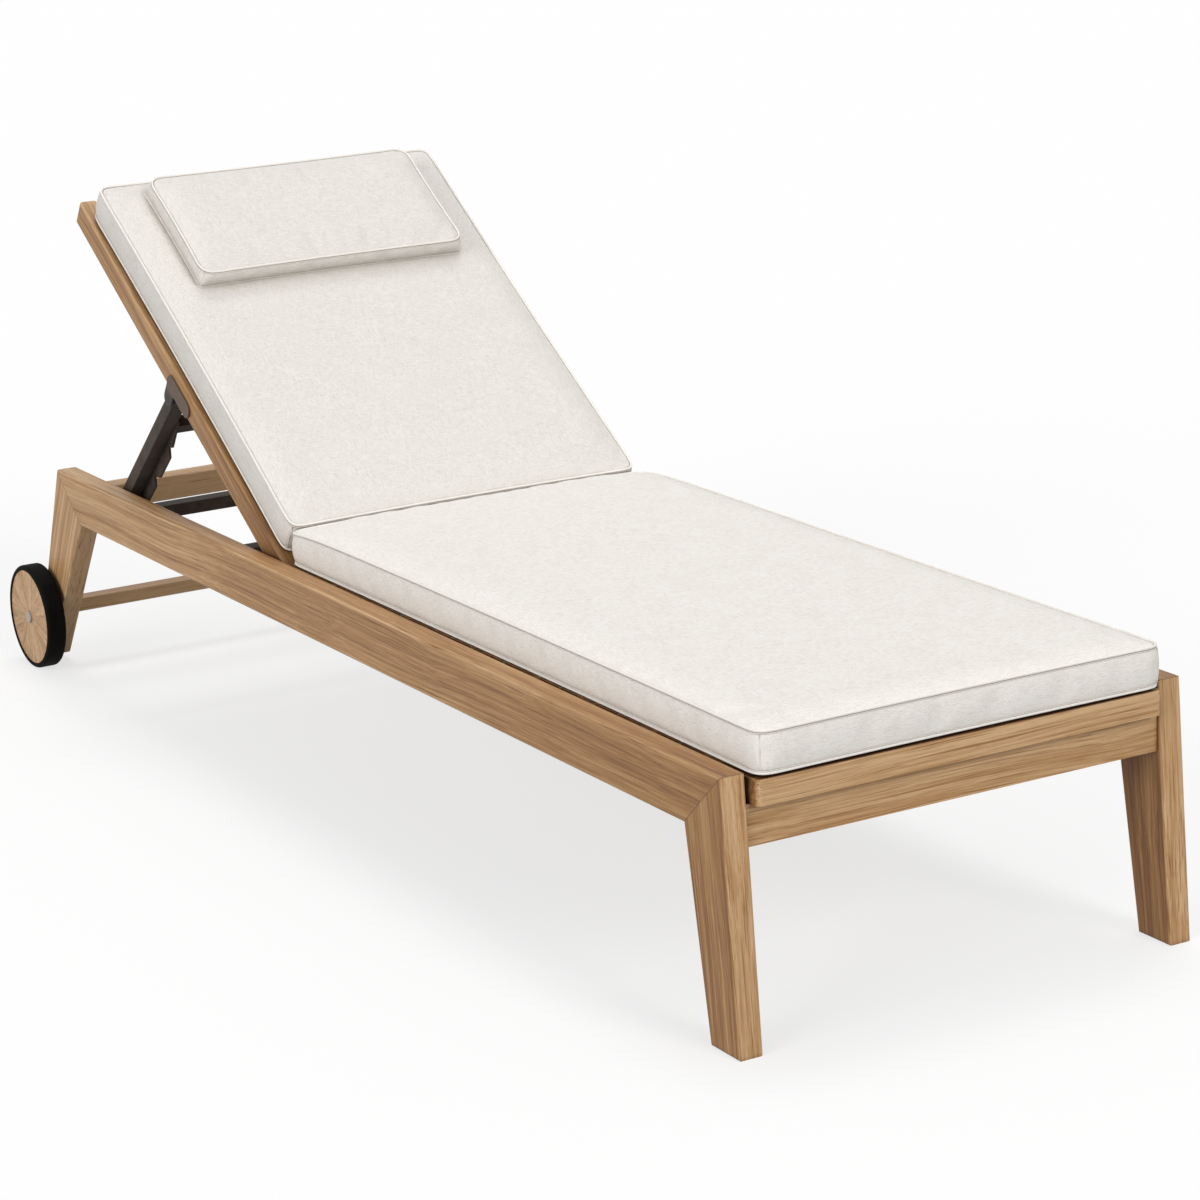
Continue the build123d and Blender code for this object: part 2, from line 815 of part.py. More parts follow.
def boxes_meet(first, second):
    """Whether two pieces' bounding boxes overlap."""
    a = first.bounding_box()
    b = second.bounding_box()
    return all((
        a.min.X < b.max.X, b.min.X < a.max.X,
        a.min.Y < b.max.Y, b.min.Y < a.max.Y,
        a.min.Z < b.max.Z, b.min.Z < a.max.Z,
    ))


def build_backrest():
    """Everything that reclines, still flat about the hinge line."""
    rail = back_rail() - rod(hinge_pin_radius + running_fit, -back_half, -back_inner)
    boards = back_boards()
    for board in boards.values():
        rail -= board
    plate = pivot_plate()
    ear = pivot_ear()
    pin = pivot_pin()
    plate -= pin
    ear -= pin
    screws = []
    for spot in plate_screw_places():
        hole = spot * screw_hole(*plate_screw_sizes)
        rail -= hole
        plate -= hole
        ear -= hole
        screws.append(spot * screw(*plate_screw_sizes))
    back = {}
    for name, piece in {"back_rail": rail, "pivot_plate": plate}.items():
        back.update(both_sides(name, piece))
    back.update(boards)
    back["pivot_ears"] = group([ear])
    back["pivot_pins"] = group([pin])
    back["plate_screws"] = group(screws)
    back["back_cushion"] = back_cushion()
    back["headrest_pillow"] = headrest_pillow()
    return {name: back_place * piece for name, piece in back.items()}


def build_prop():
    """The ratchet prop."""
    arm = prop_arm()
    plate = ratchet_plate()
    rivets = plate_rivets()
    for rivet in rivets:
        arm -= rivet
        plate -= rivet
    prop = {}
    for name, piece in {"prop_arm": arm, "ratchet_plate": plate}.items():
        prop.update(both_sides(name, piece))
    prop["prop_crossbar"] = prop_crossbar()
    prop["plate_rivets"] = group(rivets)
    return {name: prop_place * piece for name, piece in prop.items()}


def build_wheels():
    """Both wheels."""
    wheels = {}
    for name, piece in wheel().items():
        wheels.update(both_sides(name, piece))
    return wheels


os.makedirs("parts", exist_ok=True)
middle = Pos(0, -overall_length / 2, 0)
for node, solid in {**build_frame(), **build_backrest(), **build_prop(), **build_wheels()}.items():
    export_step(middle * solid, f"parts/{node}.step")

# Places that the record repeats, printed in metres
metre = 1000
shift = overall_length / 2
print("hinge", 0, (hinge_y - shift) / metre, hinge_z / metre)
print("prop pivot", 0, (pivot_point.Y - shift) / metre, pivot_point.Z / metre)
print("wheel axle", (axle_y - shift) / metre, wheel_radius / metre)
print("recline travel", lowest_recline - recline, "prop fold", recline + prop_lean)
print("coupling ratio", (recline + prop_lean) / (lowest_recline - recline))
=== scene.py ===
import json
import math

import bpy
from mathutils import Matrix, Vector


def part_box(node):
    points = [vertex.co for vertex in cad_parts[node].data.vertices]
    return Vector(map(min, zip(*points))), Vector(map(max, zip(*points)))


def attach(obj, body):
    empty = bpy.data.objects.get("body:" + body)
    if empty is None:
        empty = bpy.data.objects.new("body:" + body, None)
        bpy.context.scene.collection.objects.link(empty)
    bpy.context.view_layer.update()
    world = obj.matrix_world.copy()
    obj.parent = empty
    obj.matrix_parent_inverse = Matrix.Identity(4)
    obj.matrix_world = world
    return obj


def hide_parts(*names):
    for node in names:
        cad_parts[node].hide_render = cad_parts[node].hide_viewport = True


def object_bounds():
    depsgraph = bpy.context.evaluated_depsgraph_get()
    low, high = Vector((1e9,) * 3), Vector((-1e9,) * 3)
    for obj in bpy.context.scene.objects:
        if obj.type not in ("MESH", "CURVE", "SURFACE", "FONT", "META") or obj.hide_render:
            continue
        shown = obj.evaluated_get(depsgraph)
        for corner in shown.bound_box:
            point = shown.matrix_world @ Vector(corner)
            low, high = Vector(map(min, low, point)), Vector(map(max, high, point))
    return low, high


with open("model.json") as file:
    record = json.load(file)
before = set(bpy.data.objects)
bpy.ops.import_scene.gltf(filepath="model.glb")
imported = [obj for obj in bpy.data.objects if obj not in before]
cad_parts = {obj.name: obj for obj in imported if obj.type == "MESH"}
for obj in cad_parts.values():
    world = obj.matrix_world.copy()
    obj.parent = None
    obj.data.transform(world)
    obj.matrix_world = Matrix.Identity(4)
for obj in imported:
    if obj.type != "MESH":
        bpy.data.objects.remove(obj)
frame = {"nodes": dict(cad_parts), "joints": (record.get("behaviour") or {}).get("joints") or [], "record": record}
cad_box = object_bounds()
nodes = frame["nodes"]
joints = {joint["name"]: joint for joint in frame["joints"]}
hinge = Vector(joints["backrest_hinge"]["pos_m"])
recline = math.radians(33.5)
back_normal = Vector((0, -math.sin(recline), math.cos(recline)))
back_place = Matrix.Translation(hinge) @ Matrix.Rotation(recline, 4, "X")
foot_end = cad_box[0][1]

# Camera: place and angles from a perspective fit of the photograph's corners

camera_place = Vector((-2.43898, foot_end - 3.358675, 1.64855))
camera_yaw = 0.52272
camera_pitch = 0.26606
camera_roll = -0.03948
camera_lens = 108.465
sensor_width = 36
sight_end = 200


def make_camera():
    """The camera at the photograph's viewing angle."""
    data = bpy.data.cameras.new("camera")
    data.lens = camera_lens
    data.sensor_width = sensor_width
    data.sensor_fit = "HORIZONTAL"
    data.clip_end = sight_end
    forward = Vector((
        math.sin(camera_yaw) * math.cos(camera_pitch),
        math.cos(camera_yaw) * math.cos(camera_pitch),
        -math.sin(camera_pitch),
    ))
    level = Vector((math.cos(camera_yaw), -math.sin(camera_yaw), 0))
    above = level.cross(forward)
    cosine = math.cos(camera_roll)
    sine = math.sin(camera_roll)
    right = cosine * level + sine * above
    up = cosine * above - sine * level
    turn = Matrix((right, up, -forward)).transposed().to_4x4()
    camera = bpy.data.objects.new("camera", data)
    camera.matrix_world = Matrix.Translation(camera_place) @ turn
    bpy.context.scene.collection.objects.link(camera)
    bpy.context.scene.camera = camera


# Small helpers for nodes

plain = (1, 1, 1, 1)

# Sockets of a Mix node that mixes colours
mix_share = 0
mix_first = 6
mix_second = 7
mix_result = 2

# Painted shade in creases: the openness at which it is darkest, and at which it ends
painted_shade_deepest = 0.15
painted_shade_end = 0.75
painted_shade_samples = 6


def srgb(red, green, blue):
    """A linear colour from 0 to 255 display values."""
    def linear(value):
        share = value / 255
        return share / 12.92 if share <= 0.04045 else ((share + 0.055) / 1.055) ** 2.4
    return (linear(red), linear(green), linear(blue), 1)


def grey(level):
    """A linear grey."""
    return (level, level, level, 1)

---

(WHAT YOU SHOULD DO) Using the data above, reproduce exactly the lines from the line that contains "# Places that" through the line that contains "obj.matrix_world = world", including both.

(WRITTEN ANSWER)
# Places that the record repeats, printed in metres
metre = 1000
shift = overall_length / 2
print("hinge", 0, (hinge_y - shift) / metre, hinge_z / metre)
print("prop pivot", 0, (pivot_point.Y - shift) / metre, pivot_point.Z / metre)
print("wheel axle", (axle_y - shift) / metre, wheel_radius / metre)
print("recline travel", lowest_recline - recline, "prop fold", recline + prop_lean)
print("coupling ratio", (recline + prop_lean) / (lowest_recline - recline))
=== scene.py ===
import json
import math

import bpy
from mathutils import Matrix, Vector


def part_box(node):
    points = [vertex.co for vertex in cad_parts[node].data.vertices]
    return Vector(map(min, zip(*points))), Vector(map(max, zip(*points)))


def attach(obj, body):
    empty = bpy.data.objects.get("body:" + body)
    if empty is None:
        empty = bpy.data.objects.new("body:" + body, None)
        bpy.context.scene.collection.objects.link(empty)
    bpy.context.view_layer.update()
    world = obj.matrix_world.copy()
    obj.parent = empty
    obj.matrix_parent_inverse = Matrix.Identity(4)
    obj.matrix_world = world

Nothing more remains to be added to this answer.